- [Dataset excerpt]:
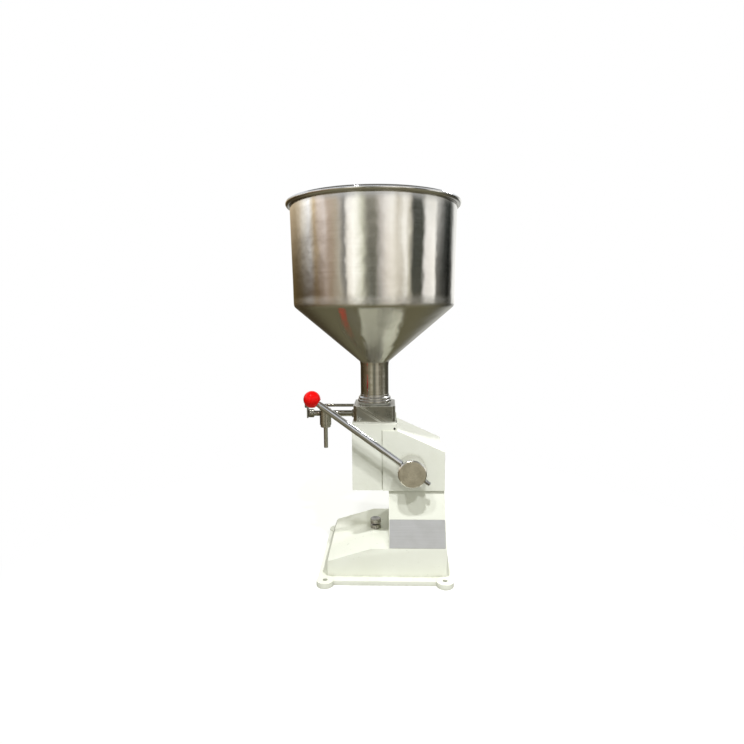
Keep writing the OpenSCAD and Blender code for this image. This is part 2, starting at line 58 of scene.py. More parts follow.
# ---------------------------------------------------------------- node helper
class G:
    """Small writer for one material's nodes."""

    def __init__(self, name):
        self.mat = bpy.data.materials.new(name)
        self.mat.use_nodes = True
        self.t = self.mat.node_tree
        self.t.nodes.clear()
        self.out = self.t.nodes.new("ShaderNodeOutputMaterial")
        self.p = self.t.nodes.new("ShaderNodeBsdfPrincipled")
        self.link(self.p.outputs[0], self.out.inputs[0])
        self._obj = None

    def link(self, a, b):
        self.t.links.new(a, b)

    def put(self, v, sock):
        if isinstance(v, bpy.types.NodeSocket):
            self.link(v, sock)
        elif v is not None:
            sock.default_value = v

    def set(self, **kw):
        names = {"color": "Base Color", "rough": "Roughness", "metal": "Metallic", "normal": "Normal",
                 "aniso": "Anisotropic", "aniso_rot": "Anisotropic Rotation", "tangent": "Tangent",
                 "coat": "Coat Weight", "coat_rough": "Coat Roughness", "ior": "IOR", "spec": "Specular IOR Level",
                 "sss": "Subsurface Weight"}
        for k, v in kw.items():
            self.put(v, self.p.inputs[names[k]])
        return self

    @property
    def obj(self):
        if self._obj is None:
            self._obj = self.t.nodes.new("ShaderNodeTexCoord").outputs["Object"]
        return self._obj

    def mapping(self, v, scale=(1, 1, 1), loc=(0, 0, 0), rot=(0, 0, 0)):
        n = self.t.nodes.new("ShaderNodeMapping")
        self.put(v, n.inputs["Vector"])
        n.inputs["Scale"].default_value = scale
        n.inputs["Location"].default_value = loc
        n.inputs["Rotation"].default_value = rot
        return n.outputs[0]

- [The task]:
Everything from the first line through the line containing "self.t.links.new(a, b)" should be quoted exactly, and nothing beyond it.

- [Correct output]:
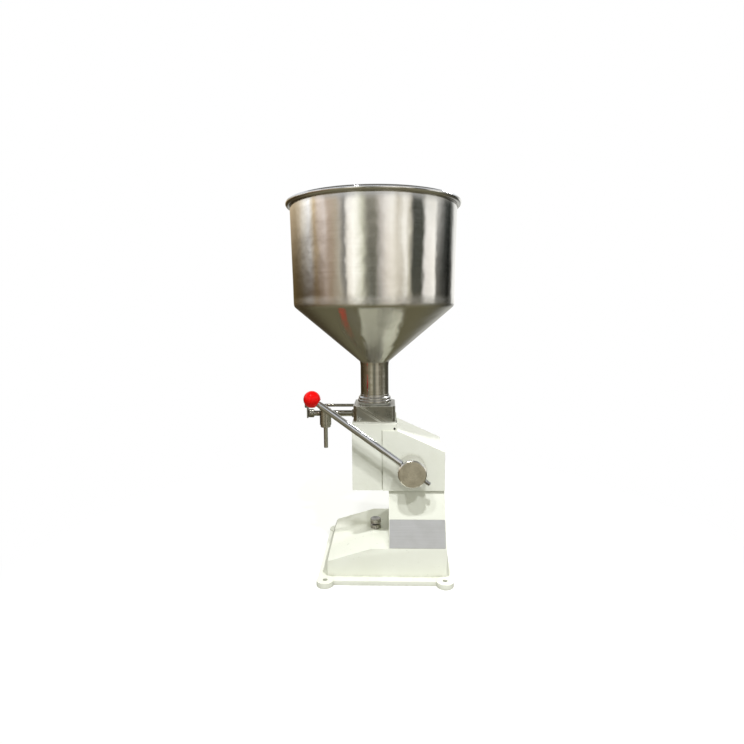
Keep writing the OpenSCAD and Blender code for this image. This is part 2, starting at line 58 of scene.py. More parts follow.
# ---------------------------------------------------------------- node helper
class G:
    """Small writer for one material's nodes."""

    def __init__(self, name):
        self.mat = bpy.data.materials.new(name)
        self.mat.use_nodes = True
        self.t = self.mat.node_tree
        self.t.nodes.clear()
        self.out = self.t.nodes.new("ShaderNodeOutputMaterial")
        self.p = self.t.nodes.new("ShaderNodeBsdfPrincipled")
        self.link(self.p.outputs[0], self.out.inputs[0])
        self._obj = None

    def link(self, a, b):
        self.t.links.new(a, b)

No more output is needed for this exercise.